3. (30 points) Implement the keypoint gradient direction estimation technique based on the
Lecture 09 notes and in particular the detailed discussion in class on October 12. This includes weighted voting, peak estimation, and subpeak interpolation. The σv used in Gaussian
smoothing for the orientation voting should be 2 times the σ used in Gaussian smoothing prior
to computation of the image derivatives. The region over which the orientation calculation is
made should be 2w + 1 pixels wide, where w = rnd(2 ∗ σv).
Be sure to include the final smoothing step applied to the histogram. In particular, replace
each histogram value with the weighted average of it and half the magnitudes of its two closest
neighbors.

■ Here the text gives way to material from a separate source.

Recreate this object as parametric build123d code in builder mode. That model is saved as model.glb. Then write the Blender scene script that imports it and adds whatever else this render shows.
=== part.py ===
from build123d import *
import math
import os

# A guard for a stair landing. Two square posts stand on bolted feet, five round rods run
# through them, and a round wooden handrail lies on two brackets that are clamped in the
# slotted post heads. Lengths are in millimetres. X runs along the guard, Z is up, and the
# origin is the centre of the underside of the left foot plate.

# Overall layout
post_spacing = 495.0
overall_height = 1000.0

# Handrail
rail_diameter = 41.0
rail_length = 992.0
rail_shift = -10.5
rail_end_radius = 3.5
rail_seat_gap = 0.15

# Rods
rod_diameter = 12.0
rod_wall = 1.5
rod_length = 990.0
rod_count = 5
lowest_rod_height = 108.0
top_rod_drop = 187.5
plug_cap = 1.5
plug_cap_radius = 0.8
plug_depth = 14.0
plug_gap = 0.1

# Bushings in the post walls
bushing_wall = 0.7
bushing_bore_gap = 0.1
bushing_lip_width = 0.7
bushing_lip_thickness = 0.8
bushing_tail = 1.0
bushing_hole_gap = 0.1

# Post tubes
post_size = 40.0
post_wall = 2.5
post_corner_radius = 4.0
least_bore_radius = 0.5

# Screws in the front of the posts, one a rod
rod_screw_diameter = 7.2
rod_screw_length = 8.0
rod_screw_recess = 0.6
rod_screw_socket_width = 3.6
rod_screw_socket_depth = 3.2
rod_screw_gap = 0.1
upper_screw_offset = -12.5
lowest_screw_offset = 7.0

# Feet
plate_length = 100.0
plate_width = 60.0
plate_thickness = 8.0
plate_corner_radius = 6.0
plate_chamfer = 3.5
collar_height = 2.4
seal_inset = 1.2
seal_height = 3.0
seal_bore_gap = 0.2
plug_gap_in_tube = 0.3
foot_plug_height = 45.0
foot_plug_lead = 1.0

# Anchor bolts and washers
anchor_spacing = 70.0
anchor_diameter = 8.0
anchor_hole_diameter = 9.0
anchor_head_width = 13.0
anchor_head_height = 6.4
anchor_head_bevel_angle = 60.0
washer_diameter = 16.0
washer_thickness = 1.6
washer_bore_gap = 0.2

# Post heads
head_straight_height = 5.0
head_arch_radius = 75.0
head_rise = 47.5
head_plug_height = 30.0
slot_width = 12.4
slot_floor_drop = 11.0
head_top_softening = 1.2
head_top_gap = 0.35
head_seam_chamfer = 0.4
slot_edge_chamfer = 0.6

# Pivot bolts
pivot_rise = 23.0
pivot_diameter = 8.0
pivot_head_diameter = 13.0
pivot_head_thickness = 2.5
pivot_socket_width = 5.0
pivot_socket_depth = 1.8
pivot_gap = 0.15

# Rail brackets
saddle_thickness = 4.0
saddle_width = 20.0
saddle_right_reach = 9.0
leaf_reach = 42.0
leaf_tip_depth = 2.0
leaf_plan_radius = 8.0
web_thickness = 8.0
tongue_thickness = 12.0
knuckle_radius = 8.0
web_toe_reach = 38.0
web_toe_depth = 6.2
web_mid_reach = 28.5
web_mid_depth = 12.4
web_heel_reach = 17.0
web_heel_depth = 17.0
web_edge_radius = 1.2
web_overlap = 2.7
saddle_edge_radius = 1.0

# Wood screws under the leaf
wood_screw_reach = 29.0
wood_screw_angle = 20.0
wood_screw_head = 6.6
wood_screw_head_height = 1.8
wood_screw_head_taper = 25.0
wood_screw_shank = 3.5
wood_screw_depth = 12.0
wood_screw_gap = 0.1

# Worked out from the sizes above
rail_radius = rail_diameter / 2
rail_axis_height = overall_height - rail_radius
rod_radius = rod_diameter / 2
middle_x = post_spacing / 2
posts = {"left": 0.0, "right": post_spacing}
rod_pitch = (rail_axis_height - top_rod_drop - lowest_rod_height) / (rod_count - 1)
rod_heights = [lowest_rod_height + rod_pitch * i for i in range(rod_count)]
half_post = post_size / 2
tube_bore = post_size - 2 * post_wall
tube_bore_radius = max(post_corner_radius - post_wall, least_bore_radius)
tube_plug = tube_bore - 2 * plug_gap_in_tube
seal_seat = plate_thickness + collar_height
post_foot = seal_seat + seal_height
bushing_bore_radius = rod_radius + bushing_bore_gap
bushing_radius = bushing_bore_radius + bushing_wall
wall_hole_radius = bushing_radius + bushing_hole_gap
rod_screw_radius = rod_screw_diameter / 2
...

For example, if a histogram entry is 10 and its two neighbors have values of 8 and
7, then the new histogram value with be (10 + (8 + 7)/2)/2 = 8.75.
The command-line for your program should be
python sigma img points
where sigma is the value of σ for Gaussian smoothing of the image prior to derivative computation, img is the input image, and points is a file containing integer-valued row/column
pixel locations at which to compute orientation.
The output from your program is a detailed output from the keypoint point locations provided.
For each, output
(a) the histogram before and after smoothing: in each line, output the min and max orientations (in integer degrees) covered by that bin, the histogram value before smoothing
and after smoothing (accurate to one decimal).
(b) all peaks locations (in degrees in the range -180 to 180), and the peak values, ordered
by decreasing peak height (interpolated), and
(c) the number of orientation histogram peaks that are either the maximum (interpolated)
value or within 80% of the maximum value (after interpolated).
You may want to draw for yourself the histogram as a pyplot figure, but we will not use this
in grading. Finally, you may assume that the points are sufficiently far from the image border
that the orientation computation region is entirely inside the image.